Он (оглядывает себя, растопырив руки). На кого, на кого? На кого я похож? Нет, это даже хорошо, что ты меня спрашиваешь, знаю ли я, на кого я похож, ибо, честное слово, я этого не знаю! Во всяком случае, не знал, только сейчас от тебя услышал. Можешь не сомневаться, я не обращаю никакого внимания на свою внешность, предоставляю её, так сказать, себе самой. Мой вид — это чистая случайность, вернее, он зависит от обстоятельств, а я о нём не задумываюсь. Приспособляемость, мимикрия — тебе же такие вещи знакомы. Маскарадное фиглярство матери-природы, у которой всегда высунут на сторону кончик языка. Но ведь этой самой приспособляемости — а я смыслю в ней ровно столько, сколько какая-нибудь похожая на листик бабочка, — ты, милый мой, конечно, не отнесёшь к себе и не станешь меня за неё осуждать! Признай, что она имеет свой смысл в другой области, в той области, где ты, хоть тебя и предостерегали, кое-что подцепил, в области твоей красивой песенки с буквенным символом; нет, в самом деле, ловко сделано, прямо-таки вдохновенно!
Великолепно.
Правда, талантливо. Вот это мы вовремя и приметили, потому-то сразу и взяли тебя под надзор: мы поняли, что игра стоит свеч, что данные тут благоприятнейшие, что если тут подпустить чуточку нашего огонька, чуточку подогреть, окрылить, подхлестнуть, глянь — и получится этакая блестящая штука. Кажется, Бисмарк говорил, что, дескать, немцу нужно полбутылки шампанского, чтобы подняться на свою натуральную высоту? По-моему, он что-то в этом духе высказывал. Золотые слова.

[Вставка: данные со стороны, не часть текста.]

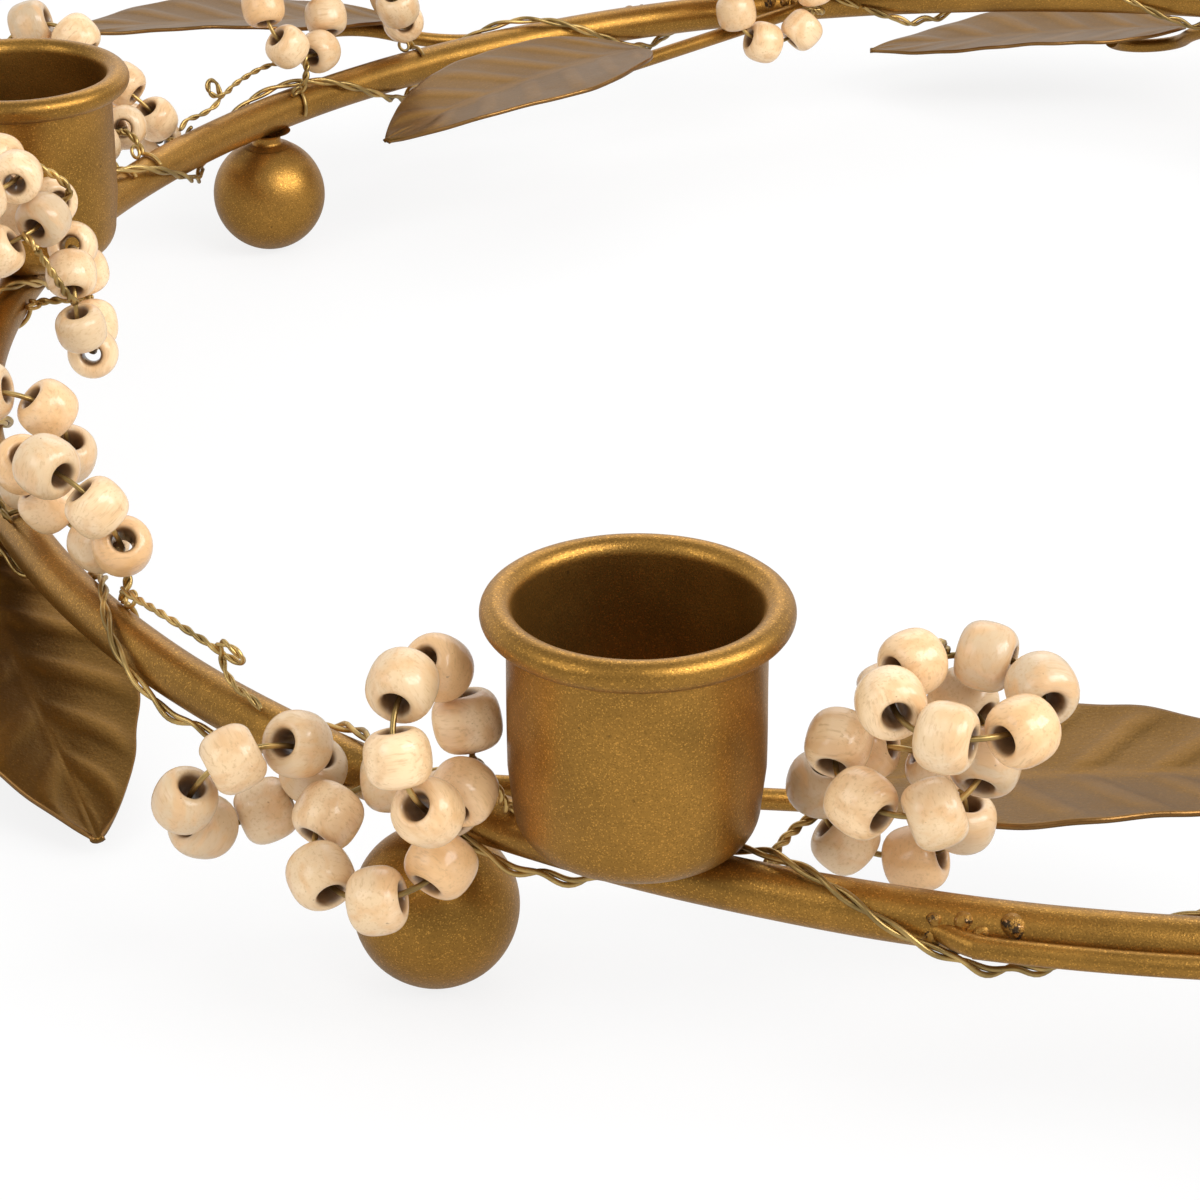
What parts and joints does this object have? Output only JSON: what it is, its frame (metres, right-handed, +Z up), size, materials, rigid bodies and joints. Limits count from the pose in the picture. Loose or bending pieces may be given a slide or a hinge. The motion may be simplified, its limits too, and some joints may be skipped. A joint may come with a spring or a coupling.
{
  "type": "candle ring",
  "caption": "Welded gold ring on ball feet with candle cups, pressed leaves and looped wire garland of wooden beads.",
  "frame": {"origin": "centre of the hoop on the table plane under the ball feet", "axes": "+Z up; +Y towards cup 1; the feet stand on the diagonals"},
  "size_m": [0.3243, 0.3374, 0.0481],
  "materials": {
    "gold_paint": "satin metallic",
    "leaf_bronze": "satin metallic",
    "brass_wire": "satin",
    "bead_wood": "satin"
  },
  "bodies": {
    "ring": {"ball_foot_1": "gold_paint", "ball_foot_2": "gold_paint", "ball_foot_3": "gold_paint", "ball_foot_4": "gold_paint", "bead_wires_1": "brass_wire", "bead_wires_2": "brass_wire", "bead_wires_3": "brass_wire", "bead_wires_4": "brass_wire", "bead_wires_5": "brass_wire", "beads_1": "bead_wood", "beads_2": "bead_wood", "beads_3": "bead_wood", "beads_4": "bead_wood", "beads_5": "bead_wood", "candle_cup_1": "gold_paint", "candle_cup_2": "gold_paint", "candle_cup_3": "gold_paint", "candle_cup_4": "gold_paint", "candle_cup_5": "gold_paint", "cup_braze": "gold_paint", "foot_necks": "gold_paint", "garland_wire": "brass_wire", "leaf_inner_1": "leaf_bronze", "leaf_inner_2": "leaf_bronze", "leaf_inner_3": "leaf_bronze", "leaf_inner_4": "leaf_bronze", "leaf_outer_1": "leaf_bronze", "leaf_outer_2": "leaf_bronze", "leaf_outer_3": "leaf_bronze", "leaf_outer_4": "leaf_bronze", "leaf_outer_5": "leaf_bronze", "ring_rod": "gold_paint", "stem_inner_1": "gold_paint", "stem_inner_2": "gold_paint", "stem_inner_3": "gold_paint", "stem_inner_4": "gold_paint", "stem_outer_1": "gold_paint", "stem_outer_2": "gold_paint", "stem_outer_3": "gold_paint", "stem_outer_4": "gold_paint", "stem_outer_5": "gold_paint", "stem_welds": "gold_paint"},
    "turning_bead_1": {"turning_bead_1": "bead_wood"},
    "turning_bead_2": {"turning_bead_2": "bead_wood"},
    "turning_bead_3": {"turning_bead_3": "bead_wood"},
    "turning_bead_4": {"turning_bead_4": "bead_wood"},
    "turning_bead_5": {"turning_bead_5": "bead_wood"}
  },
  "joints": [
    {"name": "bead_1_spin", "type": "hinge", "parent": "ring", "child": "turning_bead_1", "pos_m": [-0.02463, 0.13174, 0.03012], "axis": [-0.7252, -0.2665, -0.6349], "continuous": true},
    {"name": "bead_2_spin", "type": "hinge", "parent": "ring", "child": "turning_bead_2", "pos_m": [-0.1329, 0.01729, 0.03012], "axis": [0.0294, -0.7721, -0.6349], "continuous": true},
    {"name": "bead_3_spin", "type": "hinge", "parent": "ring", "child": "turning_bead_3", "pos_m": [-0.05751, -0.12105, 0.03012], "axis": [0.7433, -0.2107, -0.6349], "continuous": true},
    {"name": "bead_4_spin", "type": "hinge", "parent": "ring", "child": "turning_bead_4", "pos_m": [0.09736, -0.0921, 0.03012], "axis": [0.43, 0.6419, -0.6349], "continuous": true},
    {"name": "bead_5_spin", "type": "hinge", "parent": "ring", "child": "turning_bead_5", "pos_m": [0.11768, 0.06413, 0.03012], "axis": [-0.4776, 0.6073, -0.6349], "continuous": true}
  ]
}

Немец — человек способный, но скованный; достаточно способный, чтобы разозлиться на свою скованность, охмелеть и заявить „сам чёрт мне не брат“. Ты, милый мой, видно, знал, чего тебе не хватает, и сыграл по всем правилам, когда отправился в некую поездку и, salva venia[104], подцепил французскую болезнь.
— Замолчи!
— Замолчи? Ишь ты, это прогресс. Ты понемногу осваиваешься. Наконец-то побоку вежливую множественность, наконец-то на „ты“, как положено людям, которые в сговоре — и ныне и присно.
— Замолчите!
— Замолчать? Да ведь мы и так уже молчим лет пять, надо же когда-то поговорить и столковаться — и вообще, и насчёт любопытных твоих обстоятельств. Об этом, конечно, лучше молчать, но нам-то с тобой долго молчать всё равно не придётся: ведь часы поставлены, и красный песочек начал сочиться в тоненькое горлышко, — о, пока ещё именно начал! В нижнем сосуде его пока ещё капелька по сравнению с верхним — мы даём время, огромное, необозримое время, о скончании которого не стоит и думать, долго ещё не стоит, какое там о скончании, даже о сроке, когда можно было бы начать думать о конце, когда можно было бы сказать: „Respice finem“[105], — нечего печься заранее, ибо срок этот зыбок, зависит от случая, от темперамента, и никто не знает, когда он настанет и долго ли протянется время. До чего же хитро и ловко устроено: неопределённость и произвольность момента, когда пора задуматься о конце, шутя одевают туманом предрешённый конец.
— Чушь!
— Э, на тебя не потрафишь. Даже на мои психологические рассуждения ты отвечаешь грубостями, а ведь сам же однажды на родной Сионской горе назвал психологию приятной нейтральной серединой, а психологов — правдолюбивейшими людьми. Я отнюдь не горожу чушь, когда говорю о дарованном времени и предрешённом конце, а беру, можно сказать, быка за рога. Везде, где поставлены часы и даровано время, — невыдуманное, ограниченное время с предрешённым концом, — мы тут как тут, мы процветаем. Мы продаём время, — скажем, двадцать четыре года, — ну как, подойдёт? Живи себе по-скотски, море по колено, этаким великим чернокнижником, и удивляй мир разнообразнейшей чертовщиной; забывай понемногу о всякой там скованности и сигай во хмелю выше головы, не изменяя при этом себе — зачем же? — нет, оставаясь самим собой, но только достигнув своей натуральной высоты с помощью упомянутой полбутылки. В пьяном самоупоении доступны блаженства такого почти невыносимого букета, что ты, пожалуй, вправе вообразить, будто подобного букетика не было на земле уже тысячи лет, и, чего доброго, возомнить себя богом в озорную минуту. Как же тут придёт в голову печалиться о моменте, когда пора будет задуматься о конце! Но только конец — наш, под конец ты наш, об этом нужно договориться, и договориться не молча, хотя тут возможна и молчаливая сделка, а побеседовать начистоту.